**To be done**
Treat the line containing "in imported if" as the first line and the final line of the material below as the last; reproduce that range exactly.

**Stored data**
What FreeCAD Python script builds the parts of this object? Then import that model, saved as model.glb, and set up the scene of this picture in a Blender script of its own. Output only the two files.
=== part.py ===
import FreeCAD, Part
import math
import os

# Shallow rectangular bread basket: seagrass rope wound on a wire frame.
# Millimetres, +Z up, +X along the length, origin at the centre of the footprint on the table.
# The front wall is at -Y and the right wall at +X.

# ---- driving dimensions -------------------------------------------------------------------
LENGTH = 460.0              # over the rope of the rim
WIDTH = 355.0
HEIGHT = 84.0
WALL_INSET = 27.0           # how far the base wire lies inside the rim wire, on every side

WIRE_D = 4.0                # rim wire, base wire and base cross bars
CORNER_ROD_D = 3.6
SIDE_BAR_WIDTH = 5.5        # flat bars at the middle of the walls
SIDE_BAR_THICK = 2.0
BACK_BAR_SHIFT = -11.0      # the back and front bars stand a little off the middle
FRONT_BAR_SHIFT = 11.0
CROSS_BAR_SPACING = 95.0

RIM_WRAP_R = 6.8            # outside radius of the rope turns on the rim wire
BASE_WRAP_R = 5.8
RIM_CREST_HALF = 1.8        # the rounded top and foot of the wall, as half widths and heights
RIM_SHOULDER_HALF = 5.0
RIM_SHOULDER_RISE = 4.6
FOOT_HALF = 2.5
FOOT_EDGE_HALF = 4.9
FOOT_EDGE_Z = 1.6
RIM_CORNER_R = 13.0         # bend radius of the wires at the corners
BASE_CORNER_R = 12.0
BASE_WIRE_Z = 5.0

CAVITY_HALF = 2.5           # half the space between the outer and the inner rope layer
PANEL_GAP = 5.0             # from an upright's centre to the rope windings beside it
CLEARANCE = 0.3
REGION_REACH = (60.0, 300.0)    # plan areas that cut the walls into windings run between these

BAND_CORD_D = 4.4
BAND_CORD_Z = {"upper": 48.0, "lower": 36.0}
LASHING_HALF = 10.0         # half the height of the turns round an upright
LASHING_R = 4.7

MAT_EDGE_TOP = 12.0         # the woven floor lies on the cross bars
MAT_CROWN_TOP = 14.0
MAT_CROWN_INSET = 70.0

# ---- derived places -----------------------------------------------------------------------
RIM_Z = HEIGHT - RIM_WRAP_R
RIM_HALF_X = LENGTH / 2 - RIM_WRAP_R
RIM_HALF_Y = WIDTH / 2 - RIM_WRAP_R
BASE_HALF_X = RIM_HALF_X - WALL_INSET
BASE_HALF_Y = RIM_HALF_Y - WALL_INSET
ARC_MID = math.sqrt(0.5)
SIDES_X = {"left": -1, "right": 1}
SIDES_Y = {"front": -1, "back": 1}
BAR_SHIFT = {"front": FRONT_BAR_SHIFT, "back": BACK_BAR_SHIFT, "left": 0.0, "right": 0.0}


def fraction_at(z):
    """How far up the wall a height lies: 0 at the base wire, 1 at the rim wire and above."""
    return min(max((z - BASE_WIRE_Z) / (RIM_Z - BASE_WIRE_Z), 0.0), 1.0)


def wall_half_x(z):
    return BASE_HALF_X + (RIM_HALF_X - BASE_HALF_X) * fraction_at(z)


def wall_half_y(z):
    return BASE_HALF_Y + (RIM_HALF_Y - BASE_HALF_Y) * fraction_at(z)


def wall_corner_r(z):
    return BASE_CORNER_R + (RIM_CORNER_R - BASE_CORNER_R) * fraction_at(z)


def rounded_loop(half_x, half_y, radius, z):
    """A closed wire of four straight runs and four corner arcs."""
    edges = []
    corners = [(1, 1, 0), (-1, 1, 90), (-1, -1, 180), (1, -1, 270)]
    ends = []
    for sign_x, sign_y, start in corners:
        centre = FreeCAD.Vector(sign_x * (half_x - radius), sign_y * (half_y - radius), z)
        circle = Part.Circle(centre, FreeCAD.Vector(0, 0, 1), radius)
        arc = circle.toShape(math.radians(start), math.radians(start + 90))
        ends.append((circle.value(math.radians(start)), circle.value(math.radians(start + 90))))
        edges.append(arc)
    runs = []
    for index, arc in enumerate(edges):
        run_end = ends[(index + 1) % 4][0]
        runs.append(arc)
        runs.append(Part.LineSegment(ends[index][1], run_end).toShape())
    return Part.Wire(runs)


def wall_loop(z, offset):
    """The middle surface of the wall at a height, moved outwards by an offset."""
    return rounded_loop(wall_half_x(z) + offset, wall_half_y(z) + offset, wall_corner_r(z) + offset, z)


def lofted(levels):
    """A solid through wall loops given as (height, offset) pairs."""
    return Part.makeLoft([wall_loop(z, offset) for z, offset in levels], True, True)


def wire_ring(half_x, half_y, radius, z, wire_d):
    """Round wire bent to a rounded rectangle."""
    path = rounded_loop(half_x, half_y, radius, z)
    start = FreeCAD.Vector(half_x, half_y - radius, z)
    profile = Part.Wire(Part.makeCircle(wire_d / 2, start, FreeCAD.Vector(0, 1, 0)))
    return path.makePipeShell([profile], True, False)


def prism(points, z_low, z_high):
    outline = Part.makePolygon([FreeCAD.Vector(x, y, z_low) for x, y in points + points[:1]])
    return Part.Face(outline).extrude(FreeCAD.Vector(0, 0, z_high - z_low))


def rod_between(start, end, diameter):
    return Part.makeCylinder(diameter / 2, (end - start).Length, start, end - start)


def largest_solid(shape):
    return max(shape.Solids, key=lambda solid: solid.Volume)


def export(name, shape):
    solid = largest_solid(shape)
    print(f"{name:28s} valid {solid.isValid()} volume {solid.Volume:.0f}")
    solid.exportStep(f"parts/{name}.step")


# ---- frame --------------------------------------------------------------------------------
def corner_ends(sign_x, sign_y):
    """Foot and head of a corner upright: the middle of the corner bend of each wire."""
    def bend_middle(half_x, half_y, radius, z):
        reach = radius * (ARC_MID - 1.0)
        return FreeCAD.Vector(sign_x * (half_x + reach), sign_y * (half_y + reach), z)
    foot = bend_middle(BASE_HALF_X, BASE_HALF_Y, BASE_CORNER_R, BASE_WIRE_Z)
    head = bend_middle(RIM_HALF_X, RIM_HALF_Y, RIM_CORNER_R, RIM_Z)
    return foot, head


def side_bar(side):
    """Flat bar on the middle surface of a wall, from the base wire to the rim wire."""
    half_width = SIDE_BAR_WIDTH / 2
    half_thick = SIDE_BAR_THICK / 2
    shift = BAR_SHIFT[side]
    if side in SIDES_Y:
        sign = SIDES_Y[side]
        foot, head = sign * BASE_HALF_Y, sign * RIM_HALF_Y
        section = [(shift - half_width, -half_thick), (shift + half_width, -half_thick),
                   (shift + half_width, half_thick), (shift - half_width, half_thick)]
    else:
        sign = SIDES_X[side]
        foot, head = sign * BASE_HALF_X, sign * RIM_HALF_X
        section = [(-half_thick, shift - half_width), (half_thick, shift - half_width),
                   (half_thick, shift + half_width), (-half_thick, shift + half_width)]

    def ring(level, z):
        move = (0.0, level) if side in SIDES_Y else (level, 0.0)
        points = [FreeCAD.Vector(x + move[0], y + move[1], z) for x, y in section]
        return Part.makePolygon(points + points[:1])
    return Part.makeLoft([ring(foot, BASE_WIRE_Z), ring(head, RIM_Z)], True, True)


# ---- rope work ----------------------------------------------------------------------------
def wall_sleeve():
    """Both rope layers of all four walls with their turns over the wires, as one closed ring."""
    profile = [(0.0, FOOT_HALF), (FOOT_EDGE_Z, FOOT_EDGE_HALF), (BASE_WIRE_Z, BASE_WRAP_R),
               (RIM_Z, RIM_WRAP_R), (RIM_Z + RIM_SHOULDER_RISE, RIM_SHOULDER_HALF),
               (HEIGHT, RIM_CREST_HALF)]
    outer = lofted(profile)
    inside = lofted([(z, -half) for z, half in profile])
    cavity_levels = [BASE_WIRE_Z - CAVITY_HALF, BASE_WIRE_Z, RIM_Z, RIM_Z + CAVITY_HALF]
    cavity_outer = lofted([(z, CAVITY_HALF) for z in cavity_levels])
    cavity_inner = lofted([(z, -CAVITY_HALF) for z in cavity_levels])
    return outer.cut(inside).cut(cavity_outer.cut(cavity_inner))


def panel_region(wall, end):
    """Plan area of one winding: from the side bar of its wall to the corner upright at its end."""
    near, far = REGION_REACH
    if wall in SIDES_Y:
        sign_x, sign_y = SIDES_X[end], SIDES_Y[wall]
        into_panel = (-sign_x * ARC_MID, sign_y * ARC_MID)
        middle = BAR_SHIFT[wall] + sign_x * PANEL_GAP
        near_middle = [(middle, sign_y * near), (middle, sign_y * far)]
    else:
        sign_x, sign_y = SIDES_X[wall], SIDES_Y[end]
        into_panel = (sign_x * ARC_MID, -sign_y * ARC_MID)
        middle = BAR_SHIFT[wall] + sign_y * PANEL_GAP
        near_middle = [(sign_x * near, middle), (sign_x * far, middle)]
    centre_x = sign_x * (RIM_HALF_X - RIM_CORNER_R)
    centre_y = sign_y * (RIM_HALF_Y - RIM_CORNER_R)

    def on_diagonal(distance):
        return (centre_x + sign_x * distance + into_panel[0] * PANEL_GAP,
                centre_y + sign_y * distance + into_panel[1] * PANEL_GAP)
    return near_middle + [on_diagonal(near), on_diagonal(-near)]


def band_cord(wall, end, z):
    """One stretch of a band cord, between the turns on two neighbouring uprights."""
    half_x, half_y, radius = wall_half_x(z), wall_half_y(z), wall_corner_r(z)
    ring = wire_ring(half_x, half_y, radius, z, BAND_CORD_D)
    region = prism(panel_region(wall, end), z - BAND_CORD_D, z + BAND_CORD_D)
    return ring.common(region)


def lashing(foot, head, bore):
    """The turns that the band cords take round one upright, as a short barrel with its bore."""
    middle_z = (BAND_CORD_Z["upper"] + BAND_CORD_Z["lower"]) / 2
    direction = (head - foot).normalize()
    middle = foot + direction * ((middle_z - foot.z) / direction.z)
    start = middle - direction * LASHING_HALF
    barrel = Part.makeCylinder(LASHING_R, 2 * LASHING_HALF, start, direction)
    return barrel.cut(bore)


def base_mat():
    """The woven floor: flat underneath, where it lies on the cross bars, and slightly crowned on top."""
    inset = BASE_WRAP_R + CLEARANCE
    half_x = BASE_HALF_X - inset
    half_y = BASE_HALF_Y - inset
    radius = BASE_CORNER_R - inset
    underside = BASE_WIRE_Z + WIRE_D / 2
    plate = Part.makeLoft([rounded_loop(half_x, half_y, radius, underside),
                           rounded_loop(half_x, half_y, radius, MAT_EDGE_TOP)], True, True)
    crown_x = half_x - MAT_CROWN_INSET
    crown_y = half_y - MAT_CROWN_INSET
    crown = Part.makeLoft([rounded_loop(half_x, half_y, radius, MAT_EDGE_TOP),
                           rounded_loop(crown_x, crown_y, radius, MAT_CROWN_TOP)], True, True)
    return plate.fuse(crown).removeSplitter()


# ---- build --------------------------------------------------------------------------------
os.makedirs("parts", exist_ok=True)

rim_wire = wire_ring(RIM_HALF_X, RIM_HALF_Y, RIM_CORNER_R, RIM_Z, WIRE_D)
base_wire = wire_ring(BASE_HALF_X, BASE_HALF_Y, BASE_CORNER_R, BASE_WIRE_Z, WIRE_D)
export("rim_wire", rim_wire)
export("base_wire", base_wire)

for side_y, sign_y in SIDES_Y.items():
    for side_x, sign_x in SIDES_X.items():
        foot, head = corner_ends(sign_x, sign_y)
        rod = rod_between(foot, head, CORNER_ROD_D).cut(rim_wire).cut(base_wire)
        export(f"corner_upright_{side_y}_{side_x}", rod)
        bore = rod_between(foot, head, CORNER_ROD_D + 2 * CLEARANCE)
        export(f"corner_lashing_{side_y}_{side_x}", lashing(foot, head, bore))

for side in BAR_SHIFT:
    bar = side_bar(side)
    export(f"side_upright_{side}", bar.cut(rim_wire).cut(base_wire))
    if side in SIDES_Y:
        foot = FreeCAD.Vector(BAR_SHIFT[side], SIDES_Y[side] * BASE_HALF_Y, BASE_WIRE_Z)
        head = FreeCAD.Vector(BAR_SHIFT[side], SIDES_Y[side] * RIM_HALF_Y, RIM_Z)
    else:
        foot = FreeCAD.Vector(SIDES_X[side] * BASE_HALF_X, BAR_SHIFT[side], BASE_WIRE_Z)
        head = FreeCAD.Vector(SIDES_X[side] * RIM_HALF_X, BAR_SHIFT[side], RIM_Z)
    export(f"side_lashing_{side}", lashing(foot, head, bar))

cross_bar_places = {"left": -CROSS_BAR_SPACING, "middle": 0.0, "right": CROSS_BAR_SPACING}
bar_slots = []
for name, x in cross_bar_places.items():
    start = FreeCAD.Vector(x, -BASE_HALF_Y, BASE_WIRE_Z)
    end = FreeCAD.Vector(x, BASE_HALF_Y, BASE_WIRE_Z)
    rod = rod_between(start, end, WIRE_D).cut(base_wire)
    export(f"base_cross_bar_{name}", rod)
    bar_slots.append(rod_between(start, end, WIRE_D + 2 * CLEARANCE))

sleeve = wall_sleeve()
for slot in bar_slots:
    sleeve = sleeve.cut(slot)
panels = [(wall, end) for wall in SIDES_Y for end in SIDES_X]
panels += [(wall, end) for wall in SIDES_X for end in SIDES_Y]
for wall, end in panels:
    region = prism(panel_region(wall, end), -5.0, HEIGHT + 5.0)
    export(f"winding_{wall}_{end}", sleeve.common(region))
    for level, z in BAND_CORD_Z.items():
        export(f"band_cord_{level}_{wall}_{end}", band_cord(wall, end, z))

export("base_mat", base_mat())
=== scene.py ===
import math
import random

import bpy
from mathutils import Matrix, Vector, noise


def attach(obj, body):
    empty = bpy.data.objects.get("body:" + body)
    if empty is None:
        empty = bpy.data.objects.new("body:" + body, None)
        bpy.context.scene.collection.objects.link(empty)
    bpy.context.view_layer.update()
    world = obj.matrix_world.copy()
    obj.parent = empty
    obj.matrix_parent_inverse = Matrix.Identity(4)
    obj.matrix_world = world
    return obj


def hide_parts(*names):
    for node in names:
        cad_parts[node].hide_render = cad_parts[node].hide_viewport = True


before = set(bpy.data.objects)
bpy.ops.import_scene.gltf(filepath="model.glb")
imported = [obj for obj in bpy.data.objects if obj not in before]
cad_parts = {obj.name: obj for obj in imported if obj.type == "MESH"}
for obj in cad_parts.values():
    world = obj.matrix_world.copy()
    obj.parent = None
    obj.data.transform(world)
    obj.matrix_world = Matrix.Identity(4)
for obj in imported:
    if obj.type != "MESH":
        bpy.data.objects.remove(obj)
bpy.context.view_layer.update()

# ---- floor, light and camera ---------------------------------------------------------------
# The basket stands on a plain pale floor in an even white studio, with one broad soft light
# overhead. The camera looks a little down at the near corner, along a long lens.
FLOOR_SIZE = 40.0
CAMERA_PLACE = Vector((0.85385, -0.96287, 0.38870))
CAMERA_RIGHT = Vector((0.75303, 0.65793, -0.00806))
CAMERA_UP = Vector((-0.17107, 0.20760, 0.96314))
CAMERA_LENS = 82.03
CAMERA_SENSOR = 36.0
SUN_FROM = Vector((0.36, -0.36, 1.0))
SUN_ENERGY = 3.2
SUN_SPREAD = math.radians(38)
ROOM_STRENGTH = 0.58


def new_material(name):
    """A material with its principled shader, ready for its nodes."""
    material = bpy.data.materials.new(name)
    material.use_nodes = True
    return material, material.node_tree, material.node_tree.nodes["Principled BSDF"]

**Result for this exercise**
cad_parts = {obj.name: obj for obj in imported if obj.type == "MESH"}
for obj in cad_parts.values():
    world = obj.matrix_world.copy()
    obj.parent = None
    obj.data.transform(world)
    obj.matrix_world = Matrix.Identity(4)
for obj in imported:
    if obj.type != "MESH":
        bpy.data.objects.remove(obj)
bpy.context.view_layer.update()

# ---- floor, light and camera ---------------------------------------------------------------
# The basket stands on a plain pale floor in an even white studio, with one broad soft light
# overhead. The camera looks a little down at the near corner, along a long lens.
FLOOR_SIZE = 40.0
CAMERA_PLACE = Vector((0.85385, -0.96287, 0.38870))
CAMERA_RIGHT = Vector((0.75303, 0.65793, -0.00806))
CAMERA_UP = Vector((-0.17107, 0.20760, 0.96314))
CAMERA_LENS = 82.03
CAMERA_SENSOR = 36.0
SUN_FROM = Vector((0.36, -0.36, 1.0))
SUN_ENERGY = 3.2
SUN_SPREAD = math.radians(38)
ROOM_STRENGTH = 0.58


def new_material(name):
    """A material with its principled shader, ready for its nodes."""
    material = bpy.data.materials.new(name)
    material.use_nodes = True
    return material, material.node_tree, material.node_tree.nodes["Principled BSDF"]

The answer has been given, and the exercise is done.